Addicted to helping bushfire victims
Addicted to helping bushfire victims
12 November 2009
published by www.abc.net.au
Australia– Kilmore East farmer Kevin Butler believes in the power of volunteers in Australia.
He has seen first-hand how the huge response to help those struggling after the Black Saturday bushfires can be more effective than any government assistance.
Mr Butler is the founder of Blaze Aid, an organisation that helps rebuild fencing destroyed in the fires.
He has worked with more than 3,500 volunteers from across Australia and around the world for the past nine months building fences destroyed in the February 7th bushfires.

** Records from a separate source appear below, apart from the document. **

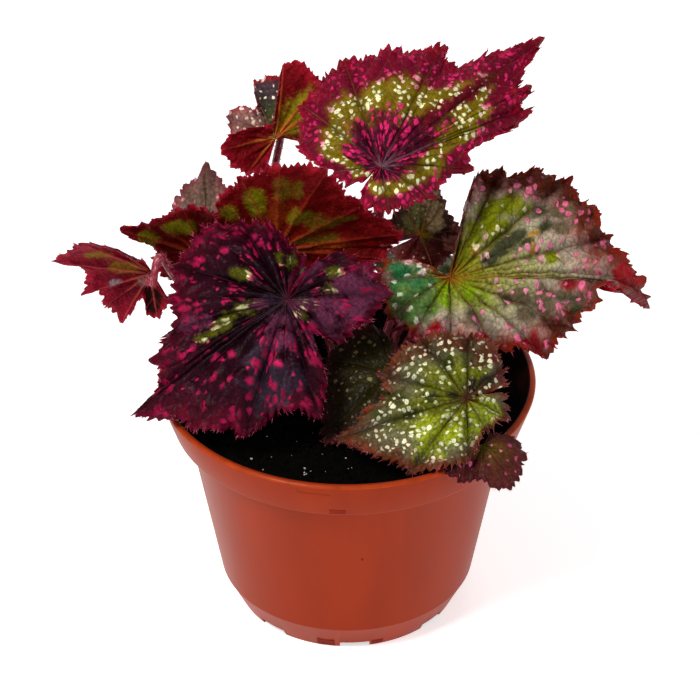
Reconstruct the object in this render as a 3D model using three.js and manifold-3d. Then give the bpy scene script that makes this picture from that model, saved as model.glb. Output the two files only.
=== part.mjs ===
// Potted rex begonia: a creeping stem in a 150 mm nursery pot of peat, with fourteen
// hairy leaves on their stalks. Millimetres, +Z up, X to the right, -Y to the front.
// The origin is the centre of the pot's underside.

import * as THREE from 'three';
import { mergeVertices } from 'three/addons/utils/BufferGeometryUtils.js';
import Module from 'manifold-3d';

const wasm = await Module();
wasm.setup();

// Driving dimensions

const GAP = 0.3;
const BLADE = 0.7;

// A stalk meets its blade a little ahead of the junction, after a short straight end

const STALK = { sides: 7, steps: 9, ahead: 1.5, straightEnd: 4, slack: 0.2 };

const POT = {
  height: 102,
  rimRadius: 75,
  lip: 3,
  rounding: 0.9,
  bandHeight: 17.5,
  bandFoot: 69.8,
  wallTop: 64.2,
  stepRadius: 51,
  stepHeight: 13,
  stepOut: 0.5,
  baseRadius: 44.8,
  wall: 1.6,
  floor: 2,
  sides: 48,
};

const DRAIN = { count: 8, firstAngle: -86, width: 10, height: 3.6, depth: 9 };

const SOIL = { level: 91, edgeDrop: 1.2, lump: 0.9, rings: [56, 43, 30, 17, 7], sides: 32 };

// Wave numbers of the peat's lumps, in radians a millimetre

const LUMPS = { x: 0.31, y: 0.27, shift: 1.3, slantX: 0.13, slantY: 0.19, slantShare: 0.6 };

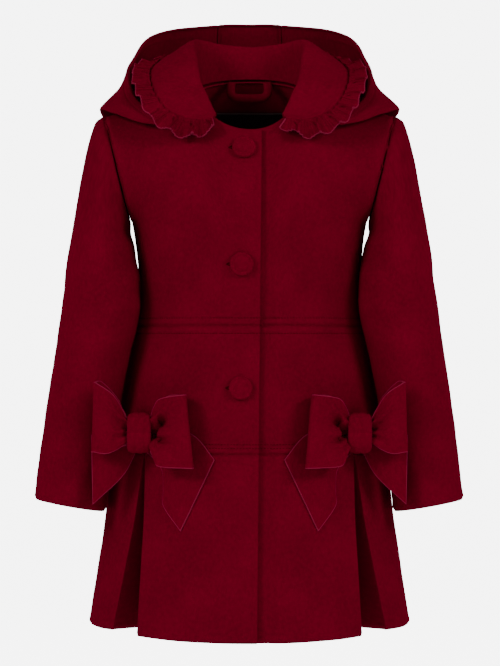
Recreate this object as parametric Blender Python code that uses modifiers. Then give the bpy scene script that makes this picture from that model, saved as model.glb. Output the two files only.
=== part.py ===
"""Girl's hooded wool coat with a dropped waist, filled out as it is when worn.

Metres, +Z up. The front faces -Y and the wearer's left is +X. The origin is in the middle of
the neck opening, at the height where the shoulders meet the neck.
"""

import math
from bisect import bisect_right
from collections import namedtuple

import bmesh
import bpy
from mathutils import Matrix, Vector

# Cloth
WALL = 0.0020
FRILL_WALL = 0.0014
LABEL_WALL = 0.0008
SEAM = 0.0003
MERGE = 1e-5
WOOL = (0.108, 0.0004, 0.0058, 1.0)
LABEL_CLOTH = (0.012, 0.0020, 0.0035, 1.0)
DULL = 0.95

# Neck, shoulders and armholes
NECK_HALF_WIDTH = 0.057
NECK_POINT_HEIGHT = 0.014
FRONT_NECK_DROP = 0.052
BACK_NECK_RISE = 0.012
NECK_CROWN = 0.050
SHOULDER_HALF_WIDTH = 0.1636
SHOULDER_HEIGHT = -0.0194
SHOULDER_ROUND = 0.060
ARMPIT_HALF_WIDTH = 0.1328
ARMPIT_HEIGHT = -0.1425
ARMHOLE_DEPTH = 0.055
NECK_ARC = 0.28
SLEEVE_SEAM = 0.0014
SLEEVE_STEPS = (0.0, 0.12, 0.5, 1.0, 1.5, 2.0, 3.0, 4.0, 5.0, 6.0, 7.0, 8.0, 9.0)

# Seam lines round the body, and the front edge
WAIST_SEAM = -0.2579
HIP_SEAM = -0.3995
HEM = -0.6030
CENTRE_RISE = 0.0040
SIDE_RISE = 0.0080
LAP_TOP = 0.0140
LAP_HEM = 0.0082
UNDER_LAP = 0.0160
LAP_SINK = 0.0032
SINK_FULL = 0.0160
SINK_END = 0.0340
SIDE_STRIP = 88.0
BODICE_RISES = (0.0, 0.15, 0.30, 0.44, 0.57, 0.68, 0.78, 0.87, 0.94, 0.98, 0.9996, 1.0)

# Ruffle, buttons and trim
FRILL_WAVES = 32
WAVE_STEPS = 5
WAVE_AT_SEAM = 0.0006
FRILL_SEAM = 0.0011
WAVE_AT_EDGE = 0.0040
BUTTON_RADIUS = 0.0133
BUTTON_HEIGHT = 0.0056
BUTTON_LIFT = 0.0007
LOOP_RADIUS = 0.0036
LABEL_HALF_WIDTH = 0.038
LABEL_TOP = -0.0095
LABEL_BOTTOM = -0.0300
LABEL_INSET = 0.0044
HANGING_LOOP = (
    (-0.0205, 0.0424, 0.0236),
    (-0.0215, 0.0415, 0.0120),
    (-0.0190, 0.0415, 0.0045),
    (-0.0120, 0.0415, 0.0015),
)
# A button's profile, as shares of its radius and height, and the places of the three.
BUTTON_PROFILE = (
    (0.0, 1.0),
    (0.465, 0.94),
    (0.805, 0.775),
    (0.93, 0.55),
    (1.0, 0.38),
    (0.9, 0.12),
    (0.55, 0.0),
    (0.0, 0.0),
)
BUTTONS = (
    ("button_top", -0.0060, -0.0600),
    ("button_middle", -0.0085, -0.1900),
    ("button_bottom", -0.0095, -0.3265),
)

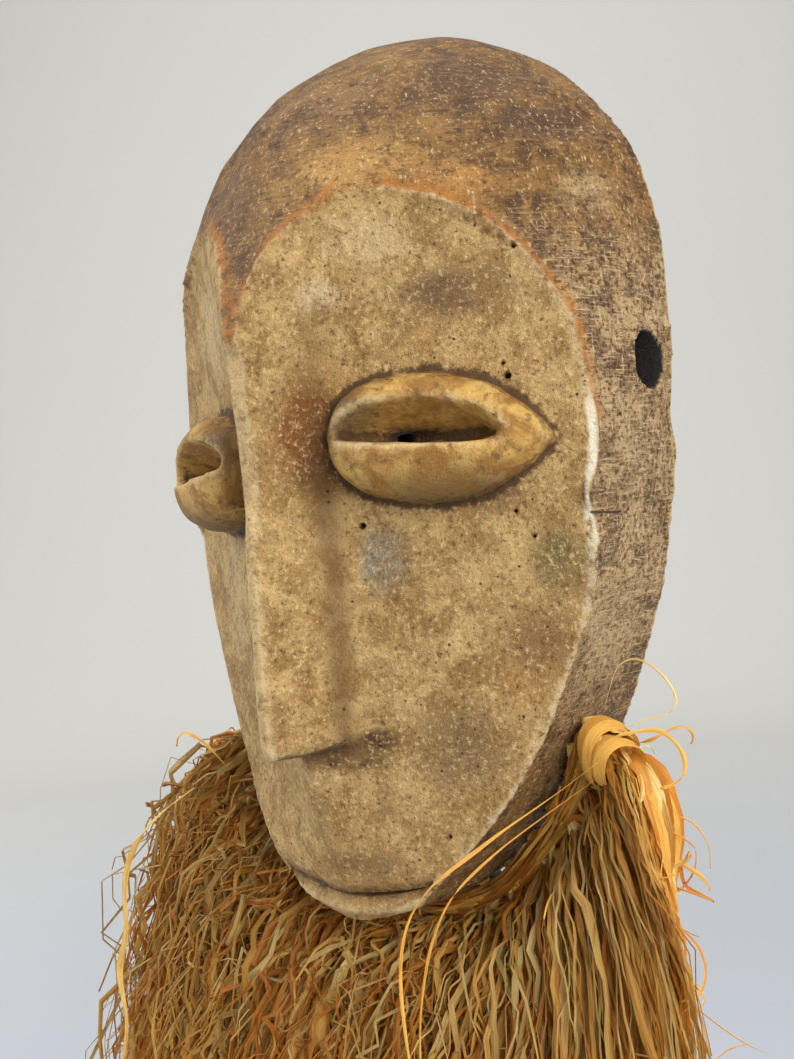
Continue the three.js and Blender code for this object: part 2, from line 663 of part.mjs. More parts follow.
function makeRod() {
  const behind = ROD_RADIUS + FIT_GAP;
  const foot = FOOT_THICKNESS - ROD_SOCKET_DEPTH - CHIN_HEIGHT + FIT_GAP;
  const tip = hollowTopAt(ROD_FORWARD + ROD_TIP_RADIUS) - ROD_TIP_RADIUS - FIT_GAP;
  const line = new THREE.CurvePath();
  const at = (y, z) => new THREE.Vector3(0, y, z);
  line.add(new THREE.LineCurve3(at(behind, foot), at(behind, ROD_BEND_START)));
  line.add(new THREE.CubicBezierCurve3(
    at(behind, ROD_BEND_START),
    at(behind, lerp(ROD_BEND_START, ROD_BEND_END, 0.45)),
    at(-ROD_FORWARD, lerp(ROD_BEND_START, ROD_BEND_END, 0.55)),
    at(-ROD_FORWARD, ROD_BEND_END),
  ));
  line.add(new THREE.LineCurve3(at(-ROD_FORWARD, ROD_BEND_END), at(-ROD_FORWARD, tip)));
  const section = new THREE.Shape();
  section.absarc(0, 0, ROD_RADIUS, 0, Math.PI * 2);
  const path = new THREE.CatmullRomCurve3([
    ...[0, 0.5].map((t) => line.curves[0].getPoint(t)),
    ...[0, 0.2, 0.4, 0.6, 0.8, 1].map((t) => line.curves[1].getPoint(t)),
    ...[0.5, 1].map((t) => line.curves[2].getPoint(t)),
  ]);
  const rod = new THREE.ExtrudeGeometry(section, {
    steps: 24, curveSegments: 6, bevelEnabled: false, extrudePath: path,
  });
  const cap = new THREE.SphereGeometry(ROD_TIP_RADIUS, 12, 8);
  cap.rotateX(Math.PI / 2);
  cap.translate(0, -ROD_FORWARD, tip);
  return orient(rod).add(toSolid(cap));
}

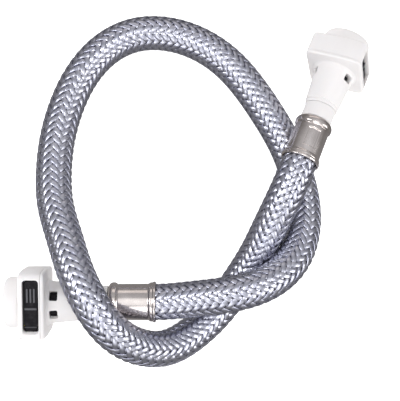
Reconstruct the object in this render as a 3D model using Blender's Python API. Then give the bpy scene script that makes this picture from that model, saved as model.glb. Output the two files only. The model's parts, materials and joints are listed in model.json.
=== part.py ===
"""Braided supply line: a stainless-braided hose with a push-to-connect coupler on each end.

The hose lies in one loose loop that passes over and under itself.  Each end is the same fitting: a
crimped ferrule holds the hose on a barbed stem, and the coupler turns on the stem.  A spring-loaded latch
button in the coupler's head locks a tap's nipple.  Dimensions are in millimetres, and MM turns them into
Blender's metres.

In a fitting's own frame, X runs out of the mouth with zero at the ferrule's hose end, Z points out of the
latch window, and Y runs across the head.
"""

from math import cos, pi, radians

import bmesh
import bpy
import numpy as np
from mathutils import Matrix, Vector

MM = 0.001

# Hose.
HOSE_RADIUS = 7.0
SLEEVE_WALL = 1.1
LINER_RADIUS = 5.5
LINER_WALL = 1.4
HOSE_SIDES = 12
LINER_SIDES = 8
RING_SPACING = 12.0

# The hose where the ferrule squeezes it.
CRIMP_RADIUS = 5.55
CRIMP_SLEEVE_WALL = 0.7
CRIMP_LINER_RADIUS = 4.55
CRIMP_LINER_WALL = 0.6
CRIMP_START = 3.4
HOSE_INSERTION = 14.5

# The hose's centreline from the left ferrule to the right one, chosen point by point.
ROUTE = [
    (-14.4, -46.1, 17.9),
    (-1.5, -45.1, 19.6),
    (11.5, -43.5, 22.0),
    (24.5, -40.0, 21.5),
    (35.0, -33.0, 17.8),
    (41.5, -22.5, 12.8),
    (43.5, -10.0, 8.8),
    (41.5, 2.5, 7.2),
    (37.0, 15.0, 7.0),
    (30.5, 26.5, 7.0),
    (23.0, 37.5, 7.0),
    (14.0, 47.5, 7.0),
    (2.5, 55.0, 7.0),
    (-10.0, 58.5, 7.0),
    (-23.0, 57.5, 7.0),
    (-34.5, 51.0, 7.1),
    (-43.0, 40.5, 7.6),
    (-48.5, 28.0, 8.8),
    (-51.5, 15.5, 10.8),
    (-52.5, 2.5, 13.8),
    (-51.5, -10.5, 17.8),
    (-48.0, -22.5, 22.6),
    (-44.0, -34.5, 27.4),
    (-38.5, -46.0, 30.0),
    (-31.0, -56.0, 27.0),
    (-21.5, -62.0, 20.8),
    (-10.5, -63.0, 14.2),
    (0.0, -58.0, 9.4),
    (10.0, -49.0, 7.2),
    (18.0, -38.5, 7.6),
    (24.5, -27.5, 11.6),
    (29.0, -17.0, 17.4),
    (34.0, -5.5, 21.8),
    (39.1, 6.4, 22.0),
]

# Each fitting's place: heading in plan, dip of the mouth, and roll of the latch window, in degrees.
ENDS = {
    "left": {"at": ROUTE[0], "heading": 180.0, "dip": 6.0, "roll": -11.0},
    "right": {"at": ROUTE[-1], "heading": 66.5, "dip": 8.1, "roll": 67.0},
}

# Stations along a fitting.
FERRULE_LENGTH = 17.2
SPIGOT_START = 17.5
BODY_START = 23.4
HEAD_START = 39.4
FLANGE_END = 40.7
HOUSING_START = 40.9
HOUSING_END = 48.9
RING_START = 49.15
MOUTH_FACE = 54.9

# Radii of a fitting.
STEM_BORE = 2.2
STEM_BARB = 3.4
STEM_RADIUS = 4.6
SPIGOT_RADIUS = 6.0
BODY_BORE = 4.95
RING_RADIUS = 9.3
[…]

They have completed 400 kilometres of fencing on 70 properties around the state.
Mr Butler says the project is now winding down. This weekend volunteers and property owners will get together for a reunion BBQ to celebrate their work.
Mr Butler told ABC Radio’s Jon Faine, that he and his wife Rhonda got involved because the Black Saturday fires started just 500 metres from their farm and they knew a lot of people in the region who had been burnt out.
“I was very emotionally involved with the people who helped me rebuild my fences,” he said.
“AI thought, well if I feel like this with all these volunteers helping me, how are hundreds of people going to feel if I muster a lot volunteers to help them?”
“That’s exactly what happened. It became addictive. The volunteers themselves became so elated and inspired by helping people right throughout Kinglake and Strathewen, St Andrews, and Glenburn, even as far as Narbethong at the moment,” he said.
Nine months on and he still wakes up every morning to see up to 100 people gathering by his woolshed to set off for a day of fence building.
“I think that I didn’t realise the power of volunteerism in Australia.”
“Blaze Aid was a mechanism or a conduit so we could tap into the energies of thousands of people who just wanted to help people who’d lost homes,” he said.
Mr Butler says he and his wife have “somehow found the energy” to continue coordinating Blaze Aid because they both believe it serves a purpose bigger than their own farm and business.
While pondering over the bureaucratic delays in the rebuilding, Kevin Butler says he discovered that the power of Australians does not lie in governments.
“I don’t really feel that they’ve got the structure, the leadership, the passion, the model to have an enduring type of rebuilding program,” he said.
“Volunteerism will help rebuild Australia when we have catastrophes like this.”
Kevin and Rhonda Butler have been nominated in the Local Hero category, of the Australian of the Year awards for their bushfire recovery work.